Saturday, September 24, 2005

International Crisis Group and Taiwan-China Situation

The International Crisis Group has a new paper out on the Taiwan Straits situation. Their sources are largely Washington-based, with the exception of a few academics. The paper notes:

Election politics, personal conviction, and the drive for a political legacy were key motives prompting President Chen and his government to break with earlier moderation on cross-strait issues and, between late 2003 and late 2004, pursue pro-independence initiatives that neither Beijing's warnings of war and diplomatic pressure nor positive trade and economic relations appeared able to halt. Chen's political opponents were put on the defensive, and business people hung back despite heavy investments in China. Concerned for cross-strait stability, however, the U.S. sought to rein in Chen, issuing repeated public statements and private official comments opposed to the pro-independence initiatives.

Washington's interventions were widely credited for moderating Taiwan government policy and influencing popular opinion in the lead-up to the December 2004 legislative elections that resulted in a significant setback for President Chen and his administration. Mutually encouraged, Taiwan political opposition leaders and the Chinese leadership held meetings in Beijing in April and May 2005. The improved atmospherics that resulted from those talks and anticipated benefits from proposed new trade and exchanges offset the negative fallout from passage in March of an anti-secession law that formalised China's promise to use force against any attempt by Taiwan to separate permanently.

I love the way these analyses always present the pro-democracy, pro-independence crowd as somehow crazed, while the corrupt old authoritarians in leagure with Beijing are "rational." Apparently it is irrational to prefer life in an autonomous democratic state, and rational to desire to live under a faraway authoritarian government. I look forward to the day when analyses of Taiwan policy mature out of this construction of DPP behavior.

The report is available in both .DOC and .PDF formats.

One thing I'd like to point out: the report repeatedly credits Washington with influencing local politics (recall the commentary from Nat Bellocchi I referenced earlier that says Washington has little understanding of such). For example:

KMT and other pan blue arguments that Chen's stance risked Chinese military attack were relatively ineffective in the presidential campaigns of 2000 and 2004, when the electorate apparently discounted the possibility given Beijing's internal and international priorities and strong U.S. military support for Taiwan. However, voters seemed to recalculate in December 2004, presumably in response to the repeated U.S. interventions against the pro-independence agenda.

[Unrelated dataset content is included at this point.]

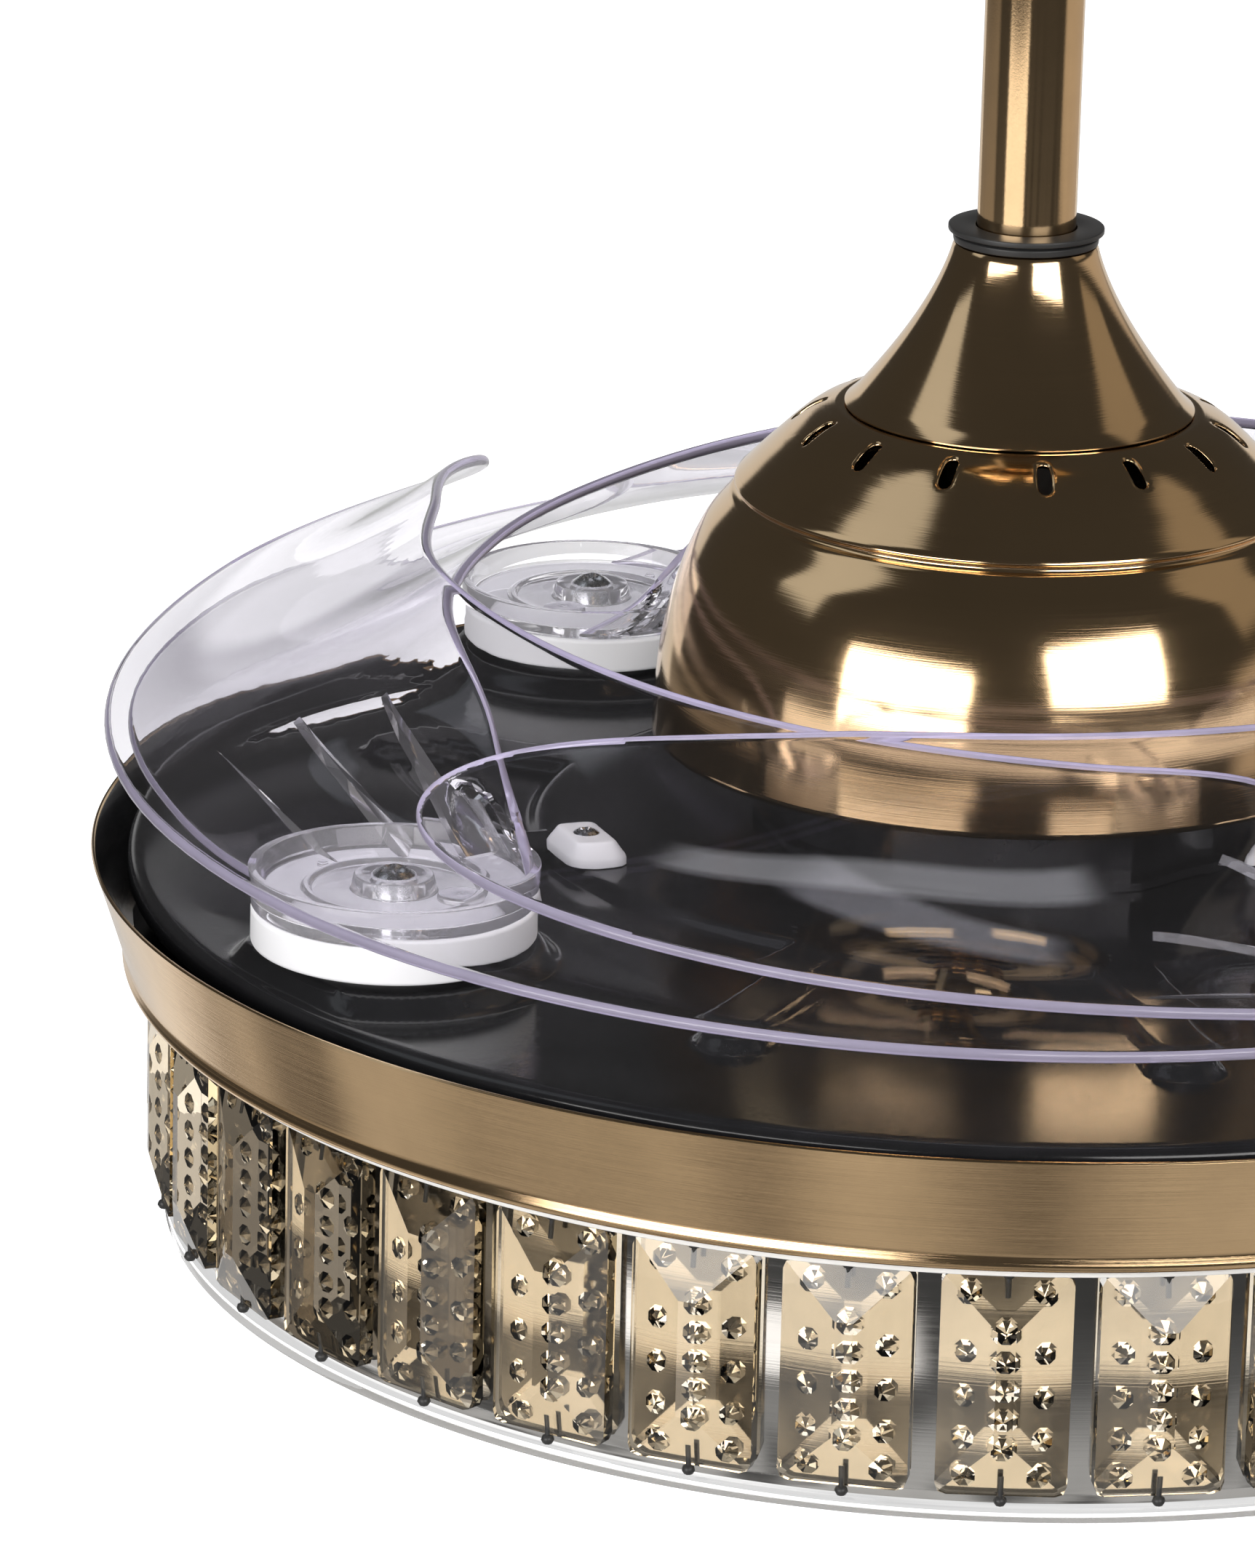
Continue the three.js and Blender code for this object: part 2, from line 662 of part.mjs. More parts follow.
// Involute flank: half angle of a tooth at a radius.
function toothHalf(teeth, radius) {
  const pitch = gearModule * teeth / 2;
  const base = pitch * Math.cos(rad(pressureAngle));
  const involute = (r) => {
    const pressure = Math.acos(Math.min(1, base / r));
    return Math.tan(pressure) - pressure;
  };
  const half = toothThinning * Math.PI / teeth;
  return half + involute(pitch) - involute(Math.max(radius, base));
}

// Outline points of one outer tooth whose middle points to an angle.
function tooth(teeth, angle) {
  const pitch = gearModule * teeth / 2;
  const radii = [pitch - 1.15 * gearModule, pitch + 0.9 * gearModule];
  const flank = radii.map((r) => [r, toothHalf(teeth, r)]);
  const low = flank.map(([r, half]) => onCircle(r, angle - THREE.MathUtils.radToDeg(half)));
  const high = flank.map(([r, half]) => onCircle(r, angle + THREE.MathUtils.radToDeg(half))).reverse();
  return [...low, ...high];
}

const ringSwing = bladeOpening * pinionTeeth / ringTeeth;

// Ring under the tray with a run of teeth at each hub and a slot for each guide spigot.
function syncRing() {
  const pitchAngle = 360 / ringTeeth;
  const spare = 1;
  const count = Math.ceil(ringSwing / pitchAngle) + spare;
  const outline = hubDirections.flatMap((direction) => {
    const teeth = [];
    for (let k = -spare; k <= count; k += 1) teeth.push(...tooth(ringTeeth, direction + k * pitchAngle));
    const first = direction + (count + 1) * pitchAngle;
    const last = direction + 360 / bladeCount - (spare + 1) * pitchAngle;
    const plain = [0, 0.2, 0.4, 0.6, 0.8, 1].map((t) => onCircle(syncOuter, first + (last - first) * t));
    return [...teeth, ...plain];
  });
  let body = raised(outline, gearBottom, gearTop).subtract(
    disc(syncInner, gearBottom - 1, gearTop + 1, lampFacets));
  for (let k = 0; k < guideCount; k += 1) {
    body = body.subtract(guideSlot(guideFirst + k * 360 / guideCount));
  }
  return body;
}

// Curved slot, long enough for the ring's whole swing past a fixed spigot.
function guideSlot(angle) {
  const half = clearHole(spigotRadius);
  const to = angle + ringSwing;
  const arc = (radius) => [0, 0.33, 0.67, 1].map((t) => onCircle(radius, angle + (to - angle) * t));
  const [low, high] = [gearBottom - 1, gearTop + 1];
  const middle = raised([...arc(guideCircle + half), ...arc(guideCircle - half).reverse()], low, high);
  return [angle, to].reduce(
    (body, end) => body.add(hole(half, low, high, onCircle(guideCircle, end))), middle);
}

// Steel ring under the gears. Its studs are the blade pivots and its pillars reach the tray.
function carrierRing() {
  let body = ring(carrierInner, carrierOuter, carrierBottom, carrierTop, lampFacets);
  for (const direction of hubDirections) {
    const centre = onCircle(hubCircle, direction);
    body = body.add(hole(studRadius, carrierBottom + 0.5, studTop, centre, 10));
    body = body.subtract(hole(clearHole(screwShank), studTop - screwDepth - 1, studTop + 1, centre));
    const foot = onCircle(pillarCircle, direction + 180 / bladeCount);
    body = body.add(hole(pillarRadius, carrierBottom + 0.5, -trayWall - seatGap, foot));
  }
  return body;
}

// ---------------------------------------------------------------- blades

const screwShank = 2;
const screwDepth = 12;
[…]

The idea that voters in Taiwan noticed anything that Washington did reflects Inside-the-Beltway fantasies about its influence on the world. Many times prior to the election I talked with voters, and no one ever mentioned Washington and its plans. Rather, the focus was generally the economy, public order, like or dislike for particular candidates, and other issues of interest locally. All politics is local, and Taiwan is the poster boy for that dictum. The DPP lost because it lacks the well-developed networks of organized crime, local political bosses, local business, local government finance, and construction companies that the KMT has carefully fostered over the years. It will be at least a decade before the DPP begins to make real inroads into this structural advantage of the KMT.

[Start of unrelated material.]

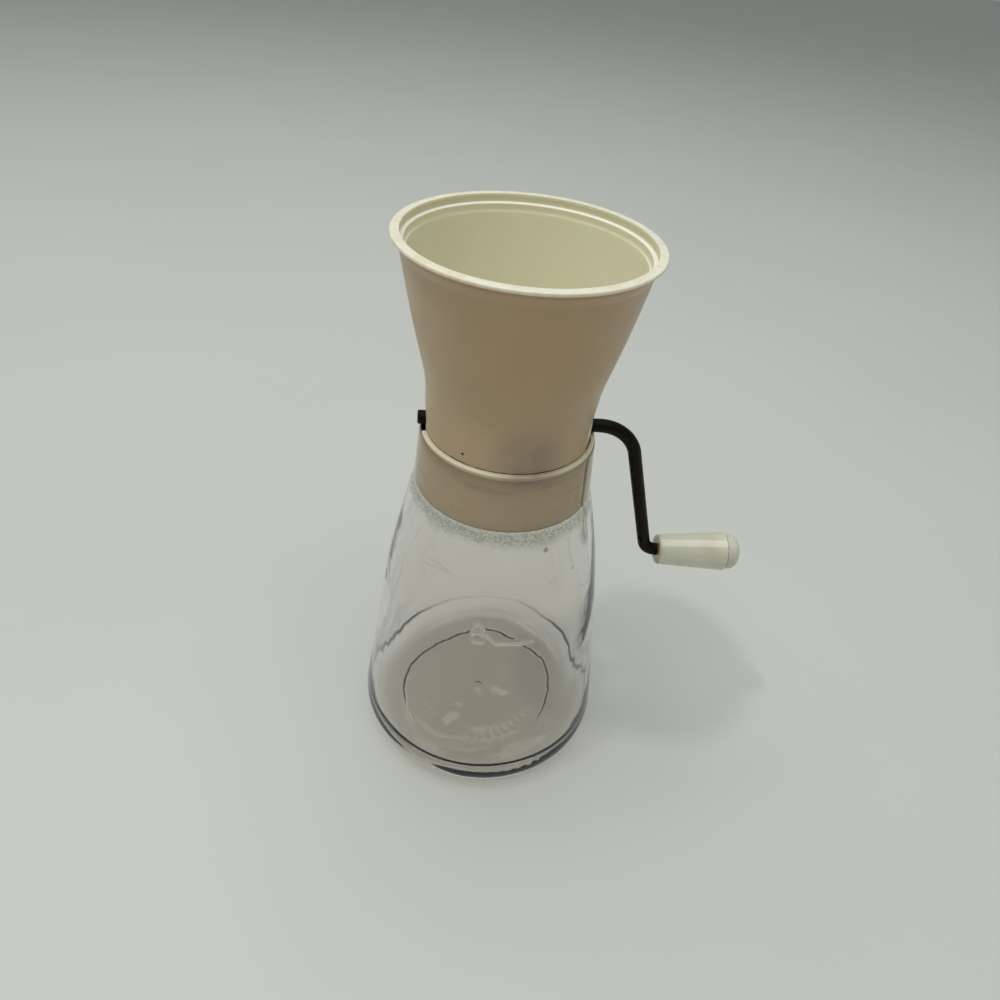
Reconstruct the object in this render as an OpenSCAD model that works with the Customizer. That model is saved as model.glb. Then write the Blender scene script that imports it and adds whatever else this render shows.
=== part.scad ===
// Hand-cranked grinder: a funnel-shaped hopper with a bent wire crank that
// plugs into the neck of a glass catch jar.
// Frame: origin at the centre of the jar's foot, Z up along the jar's axis,
// +X towards the crank.

/* [Glass jar] */
// Height of the jar up to its lip
jar_h = 121.4; // [117:0.1:125]
// Radius of the jar where its base is widest
base_r = 42; // [40:0.5:44]
// Rounding between the wall and the foot
heel_r = 9; // [7:0.5:9.5]
// Lean of the lower wall towards the axis, in degrees
wall_tilt = 7; // [5.5:0.1:8]
// Height at which the wall starts to curve in
shoulder_z = 55; // [49:1:61]
// Height at which the curved wall meets the neck
neck_z = 104.3; // [101:0.1:106]
// Outer radius of the neck where it meets the wall
neck_foot_r = 26.7; // [26.2:0.1:27.2]
// Inner radius of the lip
lip_bore_r = 24; // [23.8:0.1:24.3]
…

One must also ask what Washington is thinking. The election of 2004 saw an increase in pro-independence politicking and other moves, and the DPP defeated a coalition that had won more than 60% of the votes previously and was supported by both Washington and Beijing. The people that run elections for the DPP are not idiots and know perfectly well where the line should be drawn. It was not Washington that put a stop to the mad DPP's irrational independence moves -- the DPP brain trust already knows just how far it can go. Rather, it was the DPP that used Washington as the an excuse for setting a limit on its movement toward independence, thus keeping the "independence now" crowd in check, as well as to assure China that Taiwan wasn't actually going to assert the democratic rights Washington pays lip service to. Essentially, the DPP used Washington to manage China. In other words, Chen got another four years, and Washington got to pat itself on the back. Who is manipulating whom? I submit that in this situation, Washington is the tail that thinks it's the dog.....

2 comments:

Jason said...

An excellent observation.

As documents like the leaked Nelson Report earlier this year shows, many East Asian experts have quit in disgust since 2000 since the Bush administration marginalized their role in policymaking and now move everything through the office of the vice president and his closed circle of advisors.

Washington has always been a semi-sealed bell jar of sorts, only wanting to only hear what's convenient for it at the time. The Bush administration merely represents a perfection of this practice.

To add to your point that the DPP is made up largely of old activists, you can see this in the way they have instinctively reacted to past situations by upping the ante in an attempt to catch opponents off-balance (take last year's referendum as an example).

I think the DPP has learned that this gives it a less than favorable image in DC, though, and has since worked harder to present a more "dressed down" image (it's "cool mofo" reaction to the anti-secession law did a lot to improve its credibility here).

Michael Turton said...

I wonder if the "DPP is crazed" image actually helps them, you know, like Nixon's old strategy against Vietnam, only in reverse -- "if we don't make some room for their fruitcake independence stuff, they might actually declare indepedence and provoke a war!"